§ DATASET EXTRACT
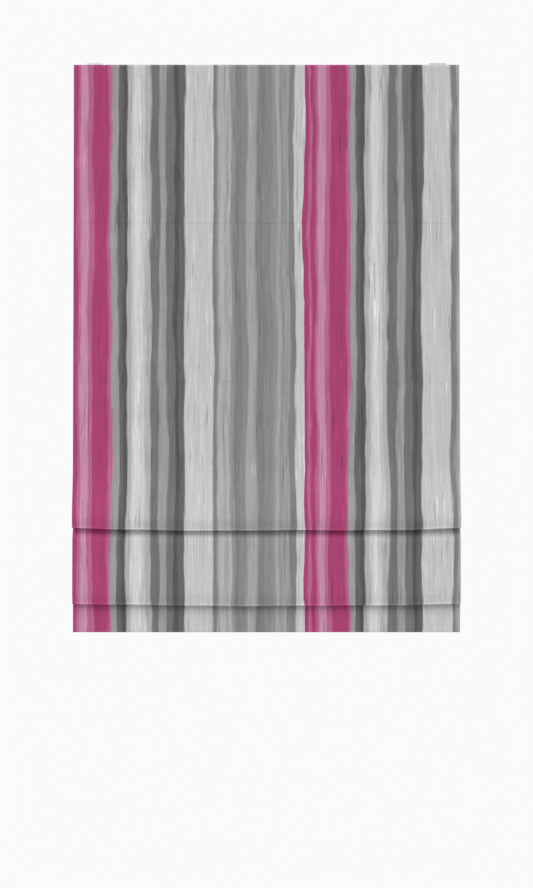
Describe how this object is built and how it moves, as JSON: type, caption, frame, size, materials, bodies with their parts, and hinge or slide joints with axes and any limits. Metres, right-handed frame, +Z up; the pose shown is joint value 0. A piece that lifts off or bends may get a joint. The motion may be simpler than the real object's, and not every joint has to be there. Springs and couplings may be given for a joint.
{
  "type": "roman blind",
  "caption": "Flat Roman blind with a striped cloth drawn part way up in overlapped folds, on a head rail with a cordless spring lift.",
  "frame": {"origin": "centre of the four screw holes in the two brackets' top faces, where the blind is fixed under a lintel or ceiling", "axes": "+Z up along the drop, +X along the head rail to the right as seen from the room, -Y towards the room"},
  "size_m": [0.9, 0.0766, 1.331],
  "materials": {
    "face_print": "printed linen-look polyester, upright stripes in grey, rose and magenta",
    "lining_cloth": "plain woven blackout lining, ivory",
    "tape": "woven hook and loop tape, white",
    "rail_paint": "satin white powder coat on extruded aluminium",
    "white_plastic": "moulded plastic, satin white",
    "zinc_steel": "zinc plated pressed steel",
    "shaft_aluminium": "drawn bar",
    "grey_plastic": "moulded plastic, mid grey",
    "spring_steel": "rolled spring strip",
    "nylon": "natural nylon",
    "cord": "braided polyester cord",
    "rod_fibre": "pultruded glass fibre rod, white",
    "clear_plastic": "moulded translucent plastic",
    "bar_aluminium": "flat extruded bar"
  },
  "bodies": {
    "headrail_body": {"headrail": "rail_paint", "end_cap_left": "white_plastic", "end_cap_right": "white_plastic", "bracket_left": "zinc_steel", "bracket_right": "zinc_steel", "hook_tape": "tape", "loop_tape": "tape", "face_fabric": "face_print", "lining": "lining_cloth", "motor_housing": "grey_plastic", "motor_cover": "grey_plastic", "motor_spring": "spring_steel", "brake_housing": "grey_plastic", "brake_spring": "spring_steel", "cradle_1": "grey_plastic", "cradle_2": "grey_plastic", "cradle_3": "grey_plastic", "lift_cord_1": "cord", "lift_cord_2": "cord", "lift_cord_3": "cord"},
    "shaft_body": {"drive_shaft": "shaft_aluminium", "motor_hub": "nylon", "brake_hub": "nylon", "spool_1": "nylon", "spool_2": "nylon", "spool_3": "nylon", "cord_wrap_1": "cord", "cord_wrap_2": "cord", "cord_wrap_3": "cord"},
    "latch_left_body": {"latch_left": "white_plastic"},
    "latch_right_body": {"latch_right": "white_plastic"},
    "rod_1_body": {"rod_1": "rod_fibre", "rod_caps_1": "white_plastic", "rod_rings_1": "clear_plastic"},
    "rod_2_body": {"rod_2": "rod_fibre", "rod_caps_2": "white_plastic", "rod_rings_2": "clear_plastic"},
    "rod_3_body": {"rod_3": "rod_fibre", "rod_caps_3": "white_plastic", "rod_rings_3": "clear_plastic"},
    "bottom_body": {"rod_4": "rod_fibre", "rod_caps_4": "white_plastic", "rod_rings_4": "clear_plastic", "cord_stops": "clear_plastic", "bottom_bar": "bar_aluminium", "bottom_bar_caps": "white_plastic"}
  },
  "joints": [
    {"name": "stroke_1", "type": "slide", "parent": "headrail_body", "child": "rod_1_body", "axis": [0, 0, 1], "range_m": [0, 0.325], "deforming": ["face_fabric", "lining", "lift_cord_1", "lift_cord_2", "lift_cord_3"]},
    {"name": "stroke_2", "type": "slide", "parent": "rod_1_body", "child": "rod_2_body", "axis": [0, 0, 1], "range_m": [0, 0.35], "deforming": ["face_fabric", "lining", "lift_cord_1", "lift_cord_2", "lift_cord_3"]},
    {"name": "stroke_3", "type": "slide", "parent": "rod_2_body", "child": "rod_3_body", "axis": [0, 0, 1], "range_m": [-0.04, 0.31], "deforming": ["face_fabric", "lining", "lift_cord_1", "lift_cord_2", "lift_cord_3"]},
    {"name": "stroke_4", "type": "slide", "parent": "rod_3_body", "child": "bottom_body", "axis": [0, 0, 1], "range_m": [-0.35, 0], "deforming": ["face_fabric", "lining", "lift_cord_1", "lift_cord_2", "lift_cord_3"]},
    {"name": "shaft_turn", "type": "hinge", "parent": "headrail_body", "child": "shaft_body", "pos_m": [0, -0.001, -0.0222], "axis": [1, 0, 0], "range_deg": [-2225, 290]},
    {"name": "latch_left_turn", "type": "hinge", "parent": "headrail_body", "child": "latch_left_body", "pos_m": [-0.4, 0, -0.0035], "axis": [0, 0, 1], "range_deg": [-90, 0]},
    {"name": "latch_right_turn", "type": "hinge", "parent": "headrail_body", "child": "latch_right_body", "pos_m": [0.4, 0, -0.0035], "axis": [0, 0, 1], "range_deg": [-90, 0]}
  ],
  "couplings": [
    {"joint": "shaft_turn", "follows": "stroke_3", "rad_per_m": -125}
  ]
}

§ WHAT YOU SHOULD DO
Extract the full listing and reproduce each line exactly.

§ COMPLETED EXERCISE
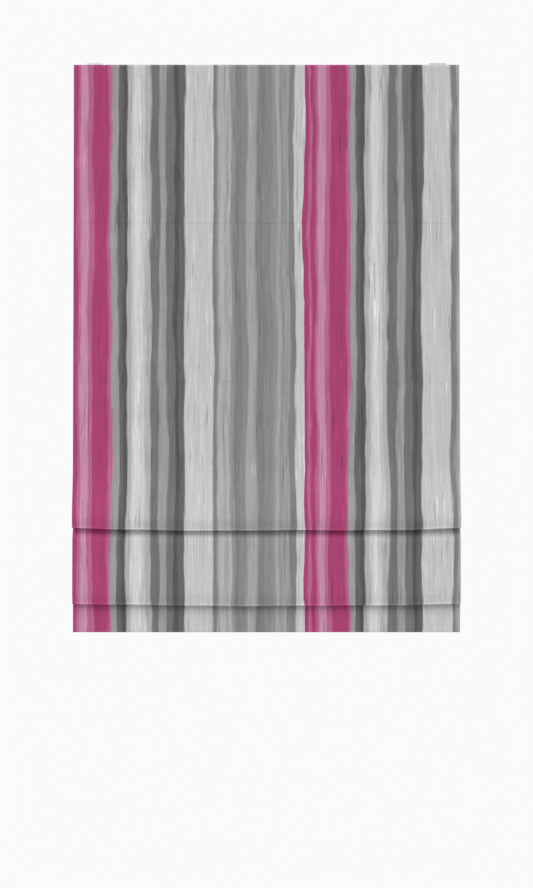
Describe how this object is built and how it moves, as JSON: type, caption, frame, size, materials, bodies with their parts, and hinge or slide joints with axes and any limits. Metres, right-handed frame, +Z up; the pose shown is joint value 0. A piece that lifts off or bends may get a joint. The motion may be simpler than the real object's, and not every joint has to be there. Springs and couplings may be given for a joint.
{
  "type": "roman blind",
  "caption": "Flat Roman blind with a striped cloth drawn part way up in overlapped folds, on a head rail with a cordless spring lift.",
  "frame": {"origin": "centre of the four screw holes in the two brackets' top faces, where the blind is fixed under a lintel or ceiling", "axes": "+Z up along the drop, +X along the head rail to the right as seen from the room, -Y towards the room"},
  "size_m": [0.9, 0.0766, 1.331],
  "materials": {
    "face_print": "printed linen-look polyester, upright stripes in grey, rose and magenta",
    "lining_cloth": "plain woven blackout lining, ivory",
    "tape": "woven hook and loop tape, white",
    "rail_paint": "satin white powder coat on extruded aluminium",
    "white_plastic": "moulded plastic, satin white",
    "zinc_steel": "zinc plated pressed steel",
    "shaft_aluminium": "drawn bar",
    "grey_plastic": "moulded plastic, mid grey",
    "spring_steel": "rolled spring strip",
    "nylon": "natural nylon",
    "cord": "braided polyester cord",
    "rod_fibre": "pultruded glass fibre rod, white",
    "clear_plastic": "moulded translucent plastic",
    "bar_aluminium": "flat extruded bar"
  },
  "bodies": {
    "headrail_body": {"headrail": "rail_paint", "end_cap_left": "white_plastic", "end_cap_right": "white_plastic", "bracket_left": "zinc_steel", "bracket_right": "zinc_steel", "hook_tape": "tape", "loop_tape": "tape", "face_fabric": "face_print", "lining": "lining_cloth", "motor_housing": "grey_plastic", "motor_cover": "grey_plastic", "motor_spring": "spring_steel", "brake_housing": "grey_plastic", "brake_spring": "spring_steel", "cradle_1": "grey_plastic", "cradle_2": "grey_plastic", "cradle_3": "grey_plastic", "lift_cord_1": "cord", "lift_cord_2": "cord", "lift_cord_3": "cord"},
    "shaft_body": {"drive_shaft": "shaft_aluminium", "motor_hub": "nylon", "brake_hub": "nylon", "spool_1": "nylon", "spool_2": "nylon", "spool_3": "nylon", "cord_wrap_1": "cord", "cord_wrap_2": "cord", "cord_wrap_3": "cord"},
    "latch_left_body": {"latch_left": "white_plastic"},
    "latch_right_body": {"latch_right": "white_plastic"},
    "rod_1_body": {"rod_1": "rod_fibre", "rod_caps_1": "white_plastic", "rod_rings_1": "clear_plastic"},
    "rod_2_body": {"rod_2": "rod_fibre", "rod_caps_2": "white_plastic", "rod_rings_2": "clear_plastic"},
    "rod_3_body": {"rod_3": "rod_fibre", "rod_caps_3": "white_plastic", "rod_rings_3": "clear_plastic"},
    "bottom_body": {"rod_4": "rod_fibre", "rod_caps_4": "white_plastic", "rod_rings_4": "clear_plastic", "cord_stops": "clear_plastic", "bottom_bar": "bar_aluminium", "bottom_bar_caps": "white_plastic"}
  },
  "joints": [
    {"name": "stroke_1", "type": "slide", "parent": "headrail_body", "child": "rod_1_body", "axis": [0, 0, 1], "range_m": [0, 0.325], "deforming": ["face_fabric", "lining", "lift_cord_1", "lift_cord_2", "lift_cord_3"]},
    {"name": "stroke_2", "type": "slide", "parent": "rod_1_body", "child": "rod_2_body", "axis": [0, 0, 1], "range_m": [0, 0.35], "deforming": ["face_fabric", "lining", "lift_cord_1", "lift_cord_2", "lift_cord_3"]},
    {"name": "stroke_3", "type": "slide", "parent": "rod_2_body", "child": "rod_3_body", "axis": [0, 0, 1], "range_m": [-0.04, 0.31], "deforming": ["face_fabric", "lining", "lift_cord_1", "lift_cord_2", "lift_cord_3"]},
    {"name": "stroke_4", "type": "slide", "parent": "rod_3_body", "child": "bottom_body", "axis": [0, 0, 1], "range_m": [-0.35, 0], "deforming": ["face_fabric", "lining", "lift_cord_1", "lift_cord_2", "lift_cord_3"]},
    {"name": "shaft_turn", "type": "hinge", "parent": "headrail_body", "child": "shaft_body", "pos_m": [0, -0.001, -0.0222], "axis": [1, 0, 0], "range_deg": [-2225, 290]},
    {"name": "latch_left_turn", "type": "hinge", "parent": "headrail_body", "child": "latch_left_body", "pos_m": [-0.4, 0, -0.0035], "axis": [0, 0, 1], "range_deg": [-90, 0]},
    {"name": "latch_right_turn", "type": "hinge", "parent": "headrail_body", "child": "latch_right_body", "pos_m": [0.4, 0, -0.0035], "axis": [0, 0, 1], "range_deg": [-90, 0]}
  ],
  "couplings": [
    {"joint": "shaft_turn", "follows": "stroke_3", "rad_per_m": -125}
  ]
}